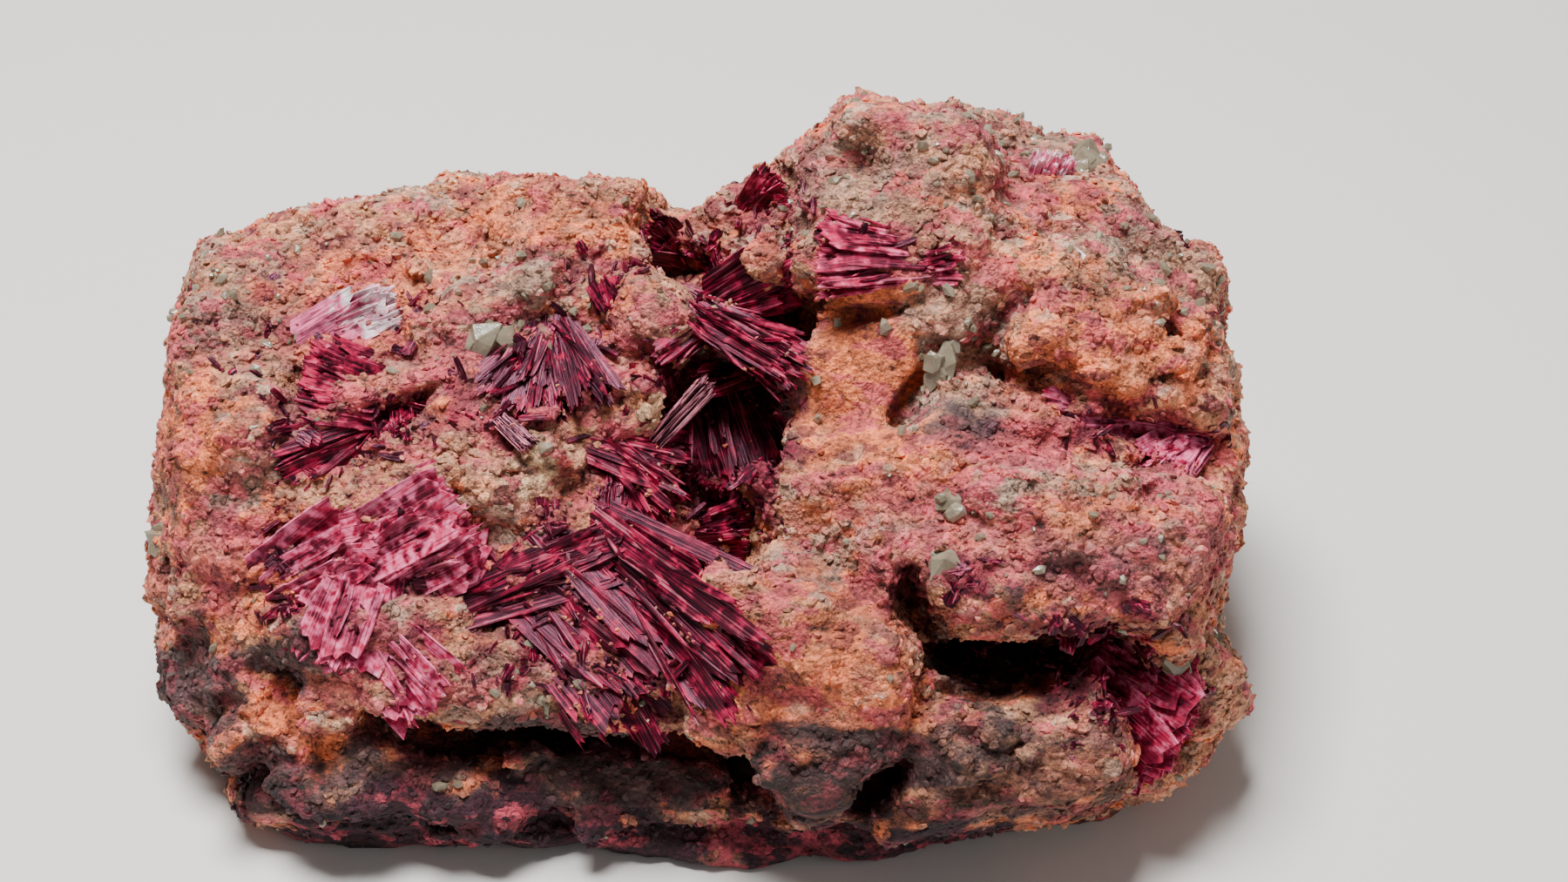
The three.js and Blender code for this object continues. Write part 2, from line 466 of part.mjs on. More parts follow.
// Where a line from the heart of the block leaves the matrix.
function reachAlong(direction) {
  const at = (t) => HEART.map((v, i) => v + t * direction.getComponent(i));
  let outer = NET_START;
  let distance = matrixDistance(at(outer));
  while (distance > NET_REACHED) {
    outer -= NET_STEP * distance;
    distance = matrixDistance(at(outer));
  }
  return at(outer);
}

function matrixSolid() {
  const net = withSharedVertices(new THREE.IcosahedronGeometry(1, SURFACE_DETAIL));
  const position = net.attributes.position;
  const stretch = new THREE.Vector3(...BLOCK_STRETCH);
  const front = new THREE.Vector3(0, -LEAN_COS, LEAN_SIN).multiplyScalar(FRONT_SHARE);
  const direction = new THREE.Vector3();
  for (let i = 0; i < position.count; i++) {
    direction.fromBufferAttribute(position, i).multiply(stretch).add(front).normalize();
    const [x, y, z] = reachAlong(direction);
    position.setXYZ(i, x, y, z < FLAT_SNAP ? 0 : z);
  }
  return DEEP_HOLLOWS.reduce((solid, name) => solid.subtract(hollowSolid(HOLLOWS[name])), toSolid(net));
}

function hollowSolid([, centre, size, turns]) {
  const hollow = new THREE.IcosahedronGeometry(1, 1);
  hollow.scale(...size).applyMatrix4(turnMatrix(turns).setPosition(...centre));
  return solidInBlock(hollow);
}

// One blade in the face's frame, lying in the plane across normal, grown by grow all round.
function bladeGeometry(root, along, normal, length, width, thick, grow) {
  const outline = BLADE_OUTLINE.map(([u, v]) => (
    new THREE.Vector2(u * (length + 2 * grow) - grow, v * (width + 2 * grow))
  ));
  const depth = thick + 2 * grow;
  const geometry = new THREE.ExtrudeGeometry(new THREE.Shape(outline), { depth, bevelEnabled: false });
  geometry.translate(0, 0, -depth / 2);
  const side = new THREE.Vector3().crossVectors(normal, along);
  return geometry.applyMatrix4(new THREE.Matrix4().makeBasis(along, side, normal).setPosition(root));
}

// The blades of one spray, each turned a little on its own axis.
function sprayGeometries({ root, tip, blade, count, open }, seed, grow) {
  const [width, thick] = blade;
  const [band, fan, roll] = open;
  const start = new THREE.Vector3(...root);
  const middle = new THREE.Vector3(...tip).sub(start);
  const length = middle.length();
  middle.normalize();
  const normal = new THREE.Vector3(0, 0, 1).addScaledVector(middle, -middle.z).normalize();
  normal.applyAxisAngle(middle, radians(roll));
  const side = new THREE.Vector3().crossVectors(normal, middle);
  return Array.from({ length: count }, (_, i) => {
    const place = count > 1 ? i / (count - 1) - 0.5 : 0;
    const along = middle.clone().applyAxisAngle(normal, radians(place * fan));
    const twist = radians(BLADE_TWIST * latticeValue(i, 1, 0, seed));
    const facing = normal.clone().applyAxisAngle(along, twist);
    const foot = start.clone().addScaledVector(side, place * band);
    const share = 1 - SHORTEST_BLADE * Math.abs(latticeValue(i, 2, 0, seed));
    return bladeGeometry(foot, along, facing, length * share, width, thick, grow);
  });
}

function floorGeometry({ centre, size }, grow) {
  const floor = new THREE.IcosahedronGeometry(1, 0);
  floor.scale(...size.map((half) => half + grow));
  return floor.translate(...centre);
}

// A six-sided prism with a pyramid on each end.
function quartzGeometry({ centre, radius, length, axis }, grow) {
  const girth = radius + grow;
  const half = length / 2 + grow;
  const profile = [[0, -half], [girth, -0.5 * half], [girth, 0.35 * half], [0, half]];
  const prism = new THREE.LatheGeometry(profile.map(([r, h]) => new THREE.Vector2(r, h)), 6);
  const turn = new THREE.Quaternion().setFromUnitVectors(
    new THREE.Vector3(0, 1, 0),
    new THREE.Vector3(...axis).normalize(),
  );
  return prism.applyQuaternion(turn).translate(...centre);
}

// The smallest plain pocket that a group of blades fits in.
function pocketGeometry(geometries) {
  const corners = geometries.flatMap((geometry) => {
    const { position } = withSharedVertices(geometry).attributes;
    return Array.from({ length: position.count }, (_, i) => (
      new THREE.Vector3().fromBufferAttribute(position, i)
    ));
  });
  return new ConvexGeometry(corners);
}

// ---------------------------------------------------------------------------------------------
// Assembly
// ---------------------------------------------------------------------------------------------

const finishes = {
  matrix: { color: '#b97a68', roughness: 0.95, metalness: 0 },
  erythrite: { color: '#8c1240', roughness: 0.35, metalness: 0 },
  quartz: { color: '#a8a294', roughness: 0.3, metalness: 0 },
};

// Every crystal node: its name, its finish and, for a growth all round, its groups of geometries.
// A group shares one pocket in the matrix.
function crystalNodes() {
  const sprayGroups = (sprays) => (grow) => (
    sprays.map((spray, i) => sprayGeometries(spray, 100 + 10 * i, grow))
  );
  const nodes = Object.entries(ERYTHRITE).map(([name, sprays]) => (
    { name, finish: finishes.erythrite, groups: sprayGroups(sprays) }
  ));
  for (const [name, { floor, sprays }] of Object.entries(CRUSTS)) {
    const groups = (grow) => [...sprayGroups(sprays)(grow), [floorGeometry(floor, grow)]];
    nodes.push({ name, finish: finishes.erythrite, groups });
  }
  for (const [name, crystal] of Object.entries(QUARTZ)) {
    nodes.push({ name, finish: finishes.quartz, groups: (grow) => [[quartzGeometry(crystal, grow)]] });
  }
  return nodes;
}

function solidInBlock(geometry) {
  return toSolid(geometry.applyMatrix4(FACE_TO_BLOCK));
}

function addMesh(group, name, solid, finish) {
  const mesh = new THREE.Mesh(toGeometry(solid), new THREE.MeshStandardMaterial(finish));
  mesh.name = name;
  mesh.position.set(-ORIGIN[0], -ORIGIN[1], 0);
  group.add(mesh);
}

// Each crystal keeps clear of the crystals before it, and the matrix keeps clear of them all.
function specimen() {
  const group = new THREE.Group();
  let matrix = matrixSolid();
  let grownBefore = null;
  for (const { name, finish, groups } of crystalNodes()) {
    const crystal = joined(groups(0).flat().map(solidInBlock));
    const clear = grownBefore ? mainPiece(crystal.subtract(grownBefore)) : crystal;
    addMesh(group, name, clear, finish);
    const grown = groups(SOCKET_GAP);
    for (const pocket of grown.map(pocketGeometry)) matrix = matrix.subtract(solidInBlock(pocket));
    const around = joined(grown.flat().map(solidInBlock));
    grownBefore = grownBefore ? grownBefore.add(around) : around;
  }
  addMesh(group, 'matrix', mainPiece(matrix), finishes.matrix);
  return group;
}

export default specimen();
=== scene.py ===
"""Looks of an erythrite specimen: granular matrix, crimson blades and pale quartz.

The block is shaped by a distance field, meshed finely and relieved grain by grain. Crumbs, quartz
grains, druse and sprays of laths are grown on it by Geometry Nodes. Tables are in millimetres,
objects in metres.
"""

import json
import math
from concurrent.futures import ThreadPoolExecutor

import bmesh
import bpy
import numpy as np
import openvdb
from mathutils import Matrix, Vector

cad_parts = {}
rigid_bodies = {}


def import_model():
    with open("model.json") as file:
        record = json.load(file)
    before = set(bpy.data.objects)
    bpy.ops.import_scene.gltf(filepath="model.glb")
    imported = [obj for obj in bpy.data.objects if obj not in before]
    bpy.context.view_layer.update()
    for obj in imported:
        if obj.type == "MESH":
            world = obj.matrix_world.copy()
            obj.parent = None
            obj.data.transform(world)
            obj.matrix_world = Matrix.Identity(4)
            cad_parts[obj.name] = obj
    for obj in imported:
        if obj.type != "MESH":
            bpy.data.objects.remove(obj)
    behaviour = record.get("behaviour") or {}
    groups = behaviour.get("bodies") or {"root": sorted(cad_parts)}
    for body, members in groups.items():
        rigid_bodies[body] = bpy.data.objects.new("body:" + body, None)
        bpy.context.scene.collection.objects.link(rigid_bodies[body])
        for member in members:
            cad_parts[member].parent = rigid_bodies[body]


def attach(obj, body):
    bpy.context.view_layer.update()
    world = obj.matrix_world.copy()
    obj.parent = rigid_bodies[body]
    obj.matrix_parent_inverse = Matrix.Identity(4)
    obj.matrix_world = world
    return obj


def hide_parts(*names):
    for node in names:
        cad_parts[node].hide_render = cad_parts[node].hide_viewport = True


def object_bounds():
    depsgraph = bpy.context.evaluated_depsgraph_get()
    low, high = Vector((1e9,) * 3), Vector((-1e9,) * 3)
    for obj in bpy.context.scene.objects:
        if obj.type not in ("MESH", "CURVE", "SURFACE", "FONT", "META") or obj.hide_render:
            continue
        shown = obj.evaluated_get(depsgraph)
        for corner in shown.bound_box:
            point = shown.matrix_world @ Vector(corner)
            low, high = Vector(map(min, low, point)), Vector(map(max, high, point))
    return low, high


bl_info = {
    "name": "Erythrite specimen",
    "version": (1, 0, 0),
    "blender": (4, 5, 0),
    "location": "View3D > Sidebar > Specimen",
    "description": "Builds a mineral specimen of erythrite and quartz on granular matrix",
    "category": "Add Mesh",
}

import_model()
CAD_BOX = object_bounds()

MM = 0.001
ORIGIN = np.array([-0.22, 6.42, 0.0])  # the part's origin in the block's own frame

# ---- Frames: x, y, z of the block, and a across, b up and w out of its broken face ----

FACE_TILT = math.radians(38)
FACE_HEIGHT = 23.3
COS, SIN = math.cos(FACE_TILT), math.sin(FACE_TILT)
FACE_AXES = np.array([[1, 0, 0], [0, SIN, COS], [0, -COS, SIN]])  # rows: a, b and w in the block


def to_face(points):
    return (points - (0, 0, FACE_HEIGHT)) @ FACE_AXES.T


def to_scene(points):
    """Places on the face as points of the scene, in metres."""
    return (np.asarray(points, float) @ FACE_AXES + (0, 0, FACE_HEIGHT) - ORIGIN) * MM


# ---- Forms of the matrix, in millimetres ----

# Masses in the block's frame: kind, centre, half sizes, edge radius of a box.
MASSES = (
    ("box", (-18.5, 10.5, 10.5), (18.5, 17, 12.5), 5),
    ("egg", (-18, 15, 17), (20, 11, 17)),
    ("box", (17, 12, 11.5), (19, 16, 13.5), 6),
    ("egg", (19, 15, 20), (18, 12, 19)),
    ("egg", (0, 12, 15), (20, 14, 16)),
    ("egg", (-28, 18, 11), (9, 8, 10)),
    ("egg", (-9, 20.5, 9), (12, 6.5, 9)),
    ("egg", (11, 19.5, 13), (11, 7.5, 12)),
    ("egg", (27, 16.5, 11), (9, 9, 11)),
    ("egg", (-20, 18.5, 22), (12, 7, 8)),
    ("egg", (3, 19, 24), (9, 7, 7)),
    ("egg", (-21, 16.5, 18), (18, 10, 10)),
    ("egg", (14, 16, 20), (20, 10.5, 11)),
)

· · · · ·

## Prompt
Where a line contains "data", copy that line.

## The completed task
    before = set(bpy.data.objects)
    imported = [obj for obj in bpy.data.objects if obj not in before]
            obj.data.transform(world)
            bpy.data.objects.remove(obj)
        rigid_bodies[body] = bpy.data.objects.new("body:" + body, None)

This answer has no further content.